• _Material provided_:
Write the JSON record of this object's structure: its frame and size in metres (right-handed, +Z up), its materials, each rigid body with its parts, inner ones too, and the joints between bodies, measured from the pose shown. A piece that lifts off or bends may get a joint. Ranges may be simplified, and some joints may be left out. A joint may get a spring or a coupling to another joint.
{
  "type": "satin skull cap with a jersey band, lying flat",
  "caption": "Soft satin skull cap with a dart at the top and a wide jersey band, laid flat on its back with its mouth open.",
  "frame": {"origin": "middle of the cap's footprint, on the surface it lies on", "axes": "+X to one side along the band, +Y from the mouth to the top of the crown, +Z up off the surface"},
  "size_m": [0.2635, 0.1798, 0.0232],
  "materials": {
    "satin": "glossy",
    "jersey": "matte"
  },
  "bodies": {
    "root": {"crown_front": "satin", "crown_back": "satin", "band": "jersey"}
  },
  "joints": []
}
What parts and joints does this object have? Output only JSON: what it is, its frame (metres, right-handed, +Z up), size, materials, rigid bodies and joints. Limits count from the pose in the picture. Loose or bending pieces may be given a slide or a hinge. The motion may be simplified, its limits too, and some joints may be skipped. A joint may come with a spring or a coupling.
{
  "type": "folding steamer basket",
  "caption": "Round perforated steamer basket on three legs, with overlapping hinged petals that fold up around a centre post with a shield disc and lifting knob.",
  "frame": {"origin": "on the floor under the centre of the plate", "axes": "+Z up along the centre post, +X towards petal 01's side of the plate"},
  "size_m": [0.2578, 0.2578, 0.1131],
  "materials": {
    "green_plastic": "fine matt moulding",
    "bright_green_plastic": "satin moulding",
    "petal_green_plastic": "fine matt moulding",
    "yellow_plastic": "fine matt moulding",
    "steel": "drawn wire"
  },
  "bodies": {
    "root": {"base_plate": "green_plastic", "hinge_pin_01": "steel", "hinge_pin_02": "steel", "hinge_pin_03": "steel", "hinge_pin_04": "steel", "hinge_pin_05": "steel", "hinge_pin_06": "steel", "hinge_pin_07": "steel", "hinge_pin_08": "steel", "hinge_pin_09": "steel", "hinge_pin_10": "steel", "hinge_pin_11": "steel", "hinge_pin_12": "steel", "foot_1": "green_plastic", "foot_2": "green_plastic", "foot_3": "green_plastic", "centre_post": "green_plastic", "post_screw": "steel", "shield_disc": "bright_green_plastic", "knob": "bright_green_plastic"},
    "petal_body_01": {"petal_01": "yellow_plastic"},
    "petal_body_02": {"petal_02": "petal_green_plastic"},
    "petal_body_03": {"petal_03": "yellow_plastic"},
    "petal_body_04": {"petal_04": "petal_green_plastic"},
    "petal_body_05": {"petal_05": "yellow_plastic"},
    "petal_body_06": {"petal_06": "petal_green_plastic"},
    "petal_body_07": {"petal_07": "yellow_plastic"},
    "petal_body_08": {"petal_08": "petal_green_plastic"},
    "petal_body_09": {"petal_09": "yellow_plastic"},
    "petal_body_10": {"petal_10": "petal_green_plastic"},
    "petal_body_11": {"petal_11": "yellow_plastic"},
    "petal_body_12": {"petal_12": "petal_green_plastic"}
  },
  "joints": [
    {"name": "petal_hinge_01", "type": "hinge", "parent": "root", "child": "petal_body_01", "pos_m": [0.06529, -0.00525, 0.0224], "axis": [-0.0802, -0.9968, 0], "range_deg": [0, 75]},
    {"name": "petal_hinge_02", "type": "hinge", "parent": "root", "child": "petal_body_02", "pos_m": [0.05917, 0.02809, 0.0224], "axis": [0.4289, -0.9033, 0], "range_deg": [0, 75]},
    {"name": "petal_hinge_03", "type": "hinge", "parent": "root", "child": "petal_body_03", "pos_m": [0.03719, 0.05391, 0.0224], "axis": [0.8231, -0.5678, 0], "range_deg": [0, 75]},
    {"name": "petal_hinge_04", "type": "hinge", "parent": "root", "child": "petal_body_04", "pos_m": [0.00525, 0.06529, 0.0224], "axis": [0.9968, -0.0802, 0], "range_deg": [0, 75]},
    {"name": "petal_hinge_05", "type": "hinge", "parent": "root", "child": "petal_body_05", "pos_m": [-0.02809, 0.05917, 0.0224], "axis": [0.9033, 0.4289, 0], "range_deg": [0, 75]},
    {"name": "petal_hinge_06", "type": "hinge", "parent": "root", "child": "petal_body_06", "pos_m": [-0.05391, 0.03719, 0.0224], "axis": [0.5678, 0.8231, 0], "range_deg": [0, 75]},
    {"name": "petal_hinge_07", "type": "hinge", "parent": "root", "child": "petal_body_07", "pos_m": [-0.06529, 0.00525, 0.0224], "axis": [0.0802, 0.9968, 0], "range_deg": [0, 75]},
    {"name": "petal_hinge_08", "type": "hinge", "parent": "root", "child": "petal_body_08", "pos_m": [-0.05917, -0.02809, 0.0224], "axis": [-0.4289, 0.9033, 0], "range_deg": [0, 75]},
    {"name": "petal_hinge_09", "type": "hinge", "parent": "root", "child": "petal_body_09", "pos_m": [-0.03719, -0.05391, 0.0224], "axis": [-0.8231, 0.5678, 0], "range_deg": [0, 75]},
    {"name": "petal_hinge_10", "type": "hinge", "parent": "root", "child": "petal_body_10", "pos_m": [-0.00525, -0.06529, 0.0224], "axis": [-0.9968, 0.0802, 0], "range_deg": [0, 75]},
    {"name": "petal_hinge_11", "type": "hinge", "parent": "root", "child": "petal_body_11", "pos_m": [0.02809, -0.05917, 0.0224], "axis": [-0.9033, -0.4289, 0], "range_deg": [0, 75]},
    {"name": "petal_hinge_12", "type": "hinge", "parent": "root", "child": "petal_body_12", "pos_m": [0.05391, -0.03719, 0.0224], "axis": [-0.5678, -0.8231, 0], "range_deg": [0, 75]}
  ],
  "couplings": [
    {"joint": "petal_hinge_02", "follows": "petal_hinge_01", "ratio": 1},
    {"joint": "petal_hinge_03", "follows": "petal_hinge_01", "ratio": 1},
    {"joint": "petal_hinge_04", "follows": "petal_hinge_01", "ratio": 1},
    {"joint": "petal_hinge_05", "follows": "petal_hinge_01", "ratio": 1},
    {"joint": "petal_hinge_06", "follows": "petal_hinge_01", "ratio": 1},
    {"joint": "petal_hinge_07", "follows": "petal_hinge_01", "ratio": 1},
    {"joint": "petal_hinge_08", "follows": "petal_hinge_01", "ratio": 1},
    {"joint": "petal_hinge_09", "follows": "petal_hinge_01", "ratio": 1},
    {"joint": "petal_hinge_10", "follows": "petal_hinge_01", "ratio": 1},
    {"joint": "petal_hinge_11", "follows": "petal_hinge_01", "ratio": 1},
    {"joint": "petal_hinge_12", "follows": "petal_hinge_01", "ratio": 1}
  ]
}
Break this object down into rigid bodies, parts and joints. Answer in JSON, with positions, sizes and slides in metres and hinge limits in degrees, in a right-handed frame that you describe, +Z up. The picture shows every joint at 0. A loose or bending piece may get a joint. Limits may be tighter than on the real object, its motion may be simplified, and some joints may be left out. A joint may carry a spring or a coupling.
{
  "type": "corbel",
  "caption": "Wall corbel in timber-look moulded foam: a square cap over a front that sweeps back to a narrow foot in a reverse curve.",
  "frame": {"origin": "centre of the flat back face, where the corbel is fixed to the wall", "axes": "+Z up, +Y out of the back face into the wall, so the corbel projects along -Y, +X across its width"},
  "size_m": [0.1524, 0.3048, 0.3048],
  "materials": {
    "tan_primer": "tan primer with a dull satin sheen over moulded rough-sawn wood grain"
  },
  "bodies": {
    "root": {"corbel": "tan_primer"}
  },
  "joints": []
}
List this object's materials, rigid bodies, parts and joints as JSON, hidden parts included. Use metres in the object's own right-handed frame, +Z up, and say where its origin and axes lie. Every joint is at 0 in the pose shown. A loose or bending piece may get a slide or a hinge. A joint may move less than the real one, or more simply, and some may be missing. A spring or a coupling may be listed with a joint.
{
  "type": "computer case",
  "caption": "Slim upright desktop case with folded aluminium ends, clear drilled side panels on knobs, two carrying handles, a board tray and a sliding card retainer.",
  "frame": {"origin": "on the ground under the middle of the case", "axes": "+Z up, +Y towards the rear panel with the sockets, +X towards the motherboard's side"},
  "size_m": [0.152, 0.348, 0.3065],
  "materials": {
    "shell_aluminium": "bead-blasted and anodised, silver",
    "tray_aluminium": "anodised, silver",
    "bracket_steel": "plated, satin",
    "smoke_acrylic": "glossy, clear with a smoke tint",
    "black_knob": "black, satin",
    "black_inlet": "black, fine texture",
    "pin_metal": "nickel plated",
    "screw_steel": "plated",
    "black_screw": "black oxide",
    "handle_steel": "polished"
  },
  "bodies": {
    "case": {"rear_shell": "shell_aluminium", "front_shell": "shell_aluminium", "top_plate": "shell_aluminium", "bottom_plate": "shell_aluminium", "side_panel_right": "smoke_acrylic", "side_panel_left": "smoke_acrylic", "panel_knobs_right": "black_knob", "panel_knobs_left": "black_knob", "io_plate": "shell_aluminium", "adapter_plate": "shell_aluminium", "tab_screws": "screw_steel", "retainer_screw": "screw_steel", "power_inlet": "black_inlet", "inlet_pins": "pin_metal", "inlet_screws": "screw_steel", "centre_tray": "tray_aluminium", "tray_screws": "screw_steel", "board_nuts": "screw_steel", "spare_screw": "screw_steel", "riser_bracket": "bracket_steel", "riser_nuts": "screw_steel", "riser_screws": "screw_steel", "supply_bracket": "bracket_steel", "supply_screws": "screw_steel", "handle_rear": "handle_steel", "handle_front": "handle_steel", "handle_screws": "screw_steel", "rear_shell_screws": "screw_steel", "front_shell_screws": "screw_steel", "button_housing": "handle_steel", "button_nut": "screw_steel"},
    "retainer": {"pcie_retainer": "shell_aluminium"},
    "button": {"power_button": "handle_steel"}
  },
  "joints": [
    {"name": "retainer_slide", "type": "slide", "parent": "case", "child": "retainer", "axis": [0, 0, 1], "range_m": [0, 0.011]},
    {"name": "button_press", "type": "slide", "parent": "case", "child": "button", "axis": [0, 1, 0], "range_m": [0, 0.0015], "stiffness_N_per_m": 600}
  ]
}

• _What to work on_: Lines holding the word "shown" in the entries above are the ones to pull out. Copy them all.

• _Output for this exercise_:
Write the JSON record of this object's structure: its frame and size in metres (right-handed, +Z up), its materials, each rigid body with its parts, inner ones too, and the joints between bodies, measured from the pose shown. A piece that lifts off or bends may get a joint. Ranges may be simplified, and some joints may be left out. A joint may get a spring or a coupling to another joint.
List this object's materials, rigid bodies, parts and joints as JSON, hidden parts included. Use metres in the object's own right-handed frame, +Z up, and say where its origin and axes lie. Every joint is at 0 in the pose shown. A loose or bending piece may get a slide or a hinge. A joint may move less than the real one, or more simply, and some may be missing. A spring or a coupling may be listed with a joint.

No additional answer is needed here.